▶ [SET EXERCISE]: Please copy the lines below exactly, from the first one through the line showing "PUNT_BLEND = 40.0".
═══ DATA EXCERPT
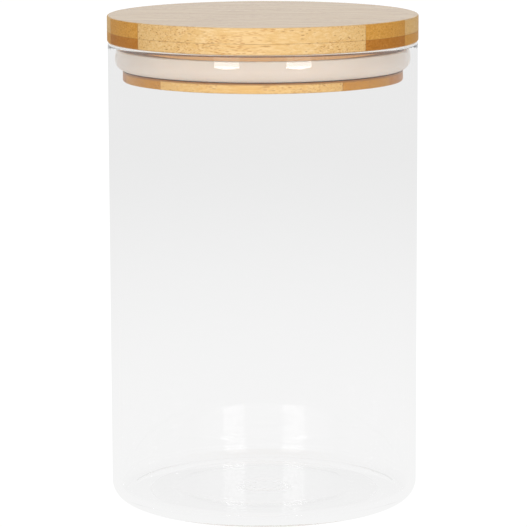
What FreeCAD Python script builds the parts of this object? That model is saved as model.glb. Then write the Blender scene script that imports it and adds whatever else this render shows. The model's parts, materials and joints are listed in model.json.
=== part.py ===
"""Food canister: a straight glass jar closed by a push-in lid of laminated bamboo with a silicone lip seal.

Frame: millimetres, +Z up, origin at the centre of the jar's foot, on the surface that it stands on, and -Y
the front. The lid is turned from one block of bamboo strips, glued four plies deep and six strips wide, and
each strip is its own solid. Every profile is a half section in (radius, height), turned about the Z axis.
"""

import FreeCAD, Part
import os
from math import hypot, sin, tan

# Jar
JAR_RADIUS = 50.0
JAR_HEIGHT = 150.0
WALL = 2.0
FLOOR = 2.7
FOOT_CORNER = 5.6  # outer radius between wall and foot
PUNT_RISE = 0.9  # how far the middle of the floor is pushed up
PUNT_TOP_RADIUS = 28.3
PUNT_FOOT_RADIUS = 40.0  # on the underside, which is flat from here out to the foot's corner
PUNT_BLEND = 40.0

# Plain moulded mark under the middle of the floor: a ring round eight pips
MARK_RING_RADIUS = 7.0
MARK_RING_WIDTH = 0.8
MARK_DEPTH = 0.2
PIP_COUNT = 8
PIP_RADIUS = 0.5
PIP_CIRCLE_RADIUS = 4.6

# Lid, from the top down
LID_TO_RIM = 0.1  # the lid's shoulder sits this far over the rim
LID_RADIUS = 50.2
DISC_THICKNESS = 8.5
PLUG_DEPTH = 12.4
NECK_RADIUS = 42.0
FLANGE_RADIUS = 45.2
FLANGE_THICKNESS = 3.3
TOP_EDGE = 0.5
SHOULDER_EDGE = 0.6
FLANGE_EDGE = 0.5
GROOVE_CORNER = 0.3  # left at the bottom and top of the groove by the turning tool

# Lamination
TOP_PLY = 5.0
STRIP_WIDTH = 17.3
FRONT_SEAM = 35.3  # distance from the axis to the front seam
STRIP_COUNT = 6
GRAIN_TURN = 5.75  # degrees that the strips are turned from the X axis, clockwise from above
PLY_NAMES = ("top_ply", "shoulder_ply", "neck_ply", "flange_ply")

# Seal ring: a band round the neck and one lip that bends out and up against the glass
SEAL_CLEARANCE = 0.05  # on the neck and over the flange
LIP_TO_GLASS = 0.3
SEAL_HEIGHT = 7.0
BAND_HEIGHT = 6.4
BAND_THICKNESS = 1.5
LIP_THICKNESS = 1.1
LIP_BEND = 4.0  # outer radius of the lip's bend
SEAL_WEB = 3.0  # solid part under the channel between band and lip

ORIGIN = FreeCAD.Vector(0, 0, 0)
UP = FreeCAD.Vector(0, 0, 1)
SHORTEST_EDGE = 1e-6

inner_radius = JAR_RADIUS - WALL
shoulder_z = JAR_HEIGHT + LID_TO_RIM
lid_top_z = shoulder_z + DISC_THICKNESS
plug_bottom_z = shoulder_z - PLUG_DEPTH
flange_top_z = plug_bottom_z + FLANGE_THICKNESS


def at(radius, z):
    """A point of a half section."""
    return FreeCAD.Vector(radius, 0, z)


def rounded_corner(before, corner, after, radius):
    """The arc of that radius in a corner of a half section, as its start, middle and end."""
    towards_before = (before - corner).normalize()
    towards_after = (after - corner).normalize()
    half_angle = towards_before.getAngle(towards_after) / 2
    run = radius / tan(half_angle)
    bisector = (towards_before + towards_after).normalize()
    centre = corner + bisector * (radius / sin(half_angle))
    start = corner + towards_before * run
    end = corner + towards_after * run
    return start, centre - bisector * radius, end


def section_edges(corners):
    """Edges of a closed half section. A corner is (radius, height) or (radius, height, rounding)."""
    points = [at(c[0], c[1]) for c in corners]
    roundings = [c[2] if len(c) > 2 else 0 for c in corners]
    stretches = []
    for i, point in enumerate(points):
        if roundings[i]:
            after = points[(i + 1) % len(points)]
            stretches.append(rounded_corner(points[i - 1], point, after, roundings[i]))
        else:
            stretches.append((point, point, point))
    edges = []
    for i, (start, middle, end) in enumerate(stretches):
        if roundings[i]:
            edges.append(Part.Arc(start, middle, end).toShape())
        following = stretches[(i + 1) % len(stretches)][0]
        if (following - end).Length > SHORTEST_EDGE:
            edges.append(Part.LineSegment(end, following).toShape())
    return edges


def turned(edges):
    """The solid that a closed half section sweeps about the Z axis."""
    face = Part.Face(Part.Wire(Part.__sortEdges__(edges)))
    return face.revolve(ORIGIN, UP, 360)


def glass_jar():
    """One piece of glass: wall, rounded rim, pushed-up floor and the mark under it."""
    under_z = PUNT_RISE
    rim_rounding = WALL / 2
    body = turned(section_edges([
        (0, under_z),
        (PUNT_TOP_RADIUS, under_z, PUNT_BLEND),
        (PUNT_FOOT_RADIUS, 0, PUNT_BLEND),
        (JAR_RADIUS, 0, FOOT_CORNER),
        (JAR_RADIUS, JAR_HEIGHT, rim_rounding),
        (inner_radius, JAR_HEIGHT, rim_rounding),
        (inner_radius, FLOOR, FOOT_CORNER - WALL),
        (PUNT_TOP_RADIUS, FLOOR + PUNT_RISE, PUNT_BLEND),
        (0, FLOOR + PUNT_RISE),
    ]))
    return body.fuse(floor_mark(under_z)).removeSplitter()


def floor_mark(under_z):
    """The raised ring and pips under the floor, sunk into the glass as deep as they stand out of it."""
    bottom = FreeCAD.Vector(0, 0, under_z - MARK_DEPTH)
    height = 2 * MARK_DEPTH
    outer = Part.makeCylinder(MARK_RING_RADIUS + MARK_RING_WIDTH / 2, height, bottom)
    inner = Part.makeCylinder(MARK_RING_RADIUS - MARK_RING_WIDTH / 2, height, bottom)
    pieces = [outer.cut(inner)]
    for i in range(PIP_COUNT):
        pip = Part.makeCylinder(PIP_RADIUS, height, bottom + FreeCAD.Vector(PIP_CIRCLE_RADIUS, 0, 0))
        pip.rotate(ORIGIN, UP, i * 360 / PIP_COUNT)
        pieces.append(pip)
    return Part.makeCompound(pieces)


def seal_ring():
    """The silicone ring, as it sits in the groove of the lid with its lip bent up by the glass."""
    bottom_z = flange_top_z + SEAL_CLEARANCE
    top_z = bottom_z + SEAL_HEIGHT
    web_z = bottom_z + SEAL_WEB
    band_inner = NECK_RADIUS + SEAL_CLEARANCE
    band_outer = band_inner + BAND_THICKNESS
    band_top_z = bottom_z + BAND_HEIGHT
    lip_outer = inner_radius - LIP_TO_GLASS
    lip_inner = lip_outer - LIP_THICKNESS
    tip_rounding = LIP_THICKNESS / 2
    return turned(section_edges([
        (band_inner, bottom_z, GROOVE_CORNER),  # rounded like the groove's own corner, so that it clears it
        (lip_outer, bottom_z, LIP_BEND),
        (lip_outer, top_z, tip_rounding),
        (lip_inner, top_z, tip_rounding),
        (lip_inner, web_z, LIP_BEND - LIP_THICKNESS),
        (band_outer, web_z),
        (band_outer, band_top_z),
        (band_inner, band_top_z),
    ]))


def lid_block():
    """The whole lid before it is divided: disc, groove for the seal, and flange."""
    return turned(section_edges([
        (0, plug_bottom_z),
        (FLANGE_RADIUS, plug_bottom_z, FLANGE_EDGE),
        (FLANGE_RADIUS, flange_top_z),
        (NECK_RADIUS, flange_top_z, GROOVE_CORNER),
        (NECK_RADIUS, shoulder_z, GROOVE_CORNER),
        (LID_RADIUS, shoulder_z, SHOULDER_EDGE),
        (LID_RADIUS, lid_top_z, TOP_EDGE),
        (0, lid_top_z),
    ]))


def ply_levels():
    """Heights of the glue lines between plies, from the lid's top down to its bottom."""
    lower_ply = (DISC_THICKNESS + PLUG_DEPTH - TOP_PLY) / (len(PLY_NAMES) - 1)
    return [lid_top_z, *(lid_top_z - TOP_PLY - i * lower_ply for i in range(len(PLY_NAMES)))]


def seam_distances():
    """How far in front of the axis the strips' long faces lie, from the front strip to the back one."""
    margin = 1.0
    seams = [FRONT_SEAM - i * STRIP_WIDTH for i in range(STRIP_COUNT - 1)]
    return [LID_RADIUS + margin, *seams, -LID_RADIUS - margin]


def lid_strips():
    """Every strip of the lid, as {node name: solid}, numbered from the front."""
    block = lid_block()
    levels = ply_levels()
    seams = seam_distances()
    length = 2 * hypot(LID_RADIUS, LID_RADIUS)
    strips = {}
    for ply, name in enumerate(PLY_NAMES):
        for strip in range(STRIP_COUNT):
            width = seams[strip] - seams[strip + 1]
            height = levels[ply] - levels[ply + 1]
            corner = FreeCAD.Vector(-length / 2, -seams[strip], levels[ply + 1])
            blank = Part.makeBox(length, width, height, corner)
            blank.rotate(ORIGIN, UP, -GRAIN_TURN)
            strips[f"{name}_strip_{strip + 1}"] = block.common(blank)
    return strips


def main():
    nodes = {"glass_jar": glass_jar(), "seal_ring": seal_ring(), **lid_strips()}
    os.makedirs("parts", exist_ok=True)
    for name, shape in nodes.items():
        solids = shape.Solids
        if len(solids) != 1 or not solids[0].isValid() or solids[0].Volume <= 0:
            raise ValueError(f"{name} is not one valid solid")
        solids[0].exportStep(f"parts/{name}.step")
        print(f"{name}: {solids[0].Volume / 1000:.2f} cm3")


main()
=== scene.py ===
import json
import math
import random

import bpy
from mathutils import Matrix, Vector


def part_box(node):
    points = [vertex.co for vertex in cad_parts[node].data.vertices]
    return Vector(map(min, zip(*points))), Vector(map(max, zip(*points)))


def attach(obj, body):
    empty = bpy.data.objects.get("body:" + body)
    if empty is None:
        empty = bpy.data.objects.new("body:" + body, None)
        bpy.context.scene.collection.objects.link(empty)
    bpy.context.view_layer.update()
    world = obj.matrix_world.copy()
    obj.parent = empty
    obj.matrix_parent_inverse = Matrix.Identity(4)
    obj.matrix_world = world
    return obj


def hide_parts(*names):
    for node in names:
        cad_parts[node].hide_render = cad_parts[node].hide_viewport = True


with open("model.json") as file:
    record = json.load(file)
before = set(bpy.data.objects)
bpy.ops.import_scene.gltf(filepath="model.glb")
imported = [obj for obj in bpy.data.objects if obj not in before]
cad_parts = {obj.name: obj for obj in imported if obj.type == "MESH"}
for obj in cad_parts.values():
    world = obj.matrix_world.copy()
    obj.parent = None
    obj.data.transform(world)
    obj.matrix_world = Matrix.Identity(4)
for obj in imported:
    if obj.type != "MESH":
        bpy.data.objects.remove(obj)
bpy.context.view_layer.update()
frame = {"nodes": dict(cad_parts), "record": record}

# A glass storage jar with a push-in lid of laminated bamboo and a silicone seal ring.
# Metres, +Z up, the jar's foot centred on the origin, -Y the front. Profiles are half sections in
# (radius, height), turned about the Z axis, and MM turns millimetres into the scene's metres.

MM = 0.001

# ---------------------------------------------------------------- sizes, from the frame where it has them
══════
▶ [OUTPUT BELOW]:
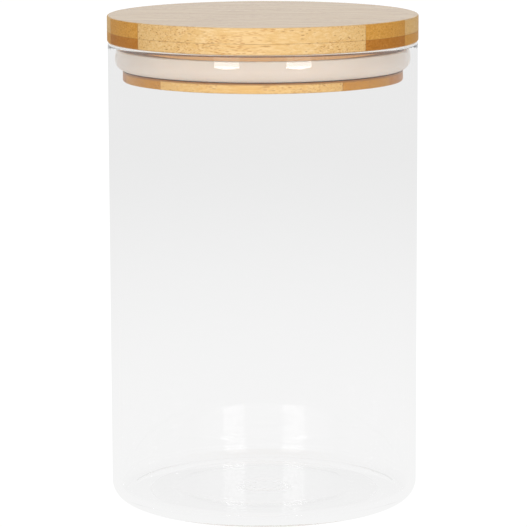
What FreeCAD Python script builds the parts of this object? That model is saved as model.glb. Then write the Blender scene script that imports it and adds whatever else this render shows. The model's parts, materials and joints are listed in model.json.
=== part.py ===
"""Food canister: a straight glass jar closed by a push-in lid of laminated bamboo with a silicone lip seal.

Frame: millimetres, +Z up, origin at the centre of the jar's foot, on the surface that it stands on, and -Y
the front. The lid is turned from one block of bamboo strips, glued four plies deep and six strips wide, and
each strip is its own solid. Every profile is a half section in (radius, height), turned about the Z axis.
"""

import FreeCAD, Part
import os
from math import hypot, sin, tan

# Jar
JAR_RADIUS = 50.0
JAR_HEIGHT = 150.0
WALL = 2.0
FLOOR = 2.7
FOOT_CORNER = 5.6  # outer radius between wall and foot
PUNT_RISE = 0.9  # how far the middle of the floor is pushed up
PUNT_TOP_RADIUS = 28.3
PUNT_FOOT_RADIUS = 40.0  # on the underside, which is flat from here out to the foot's corner
PUNT_BLEND = 40.0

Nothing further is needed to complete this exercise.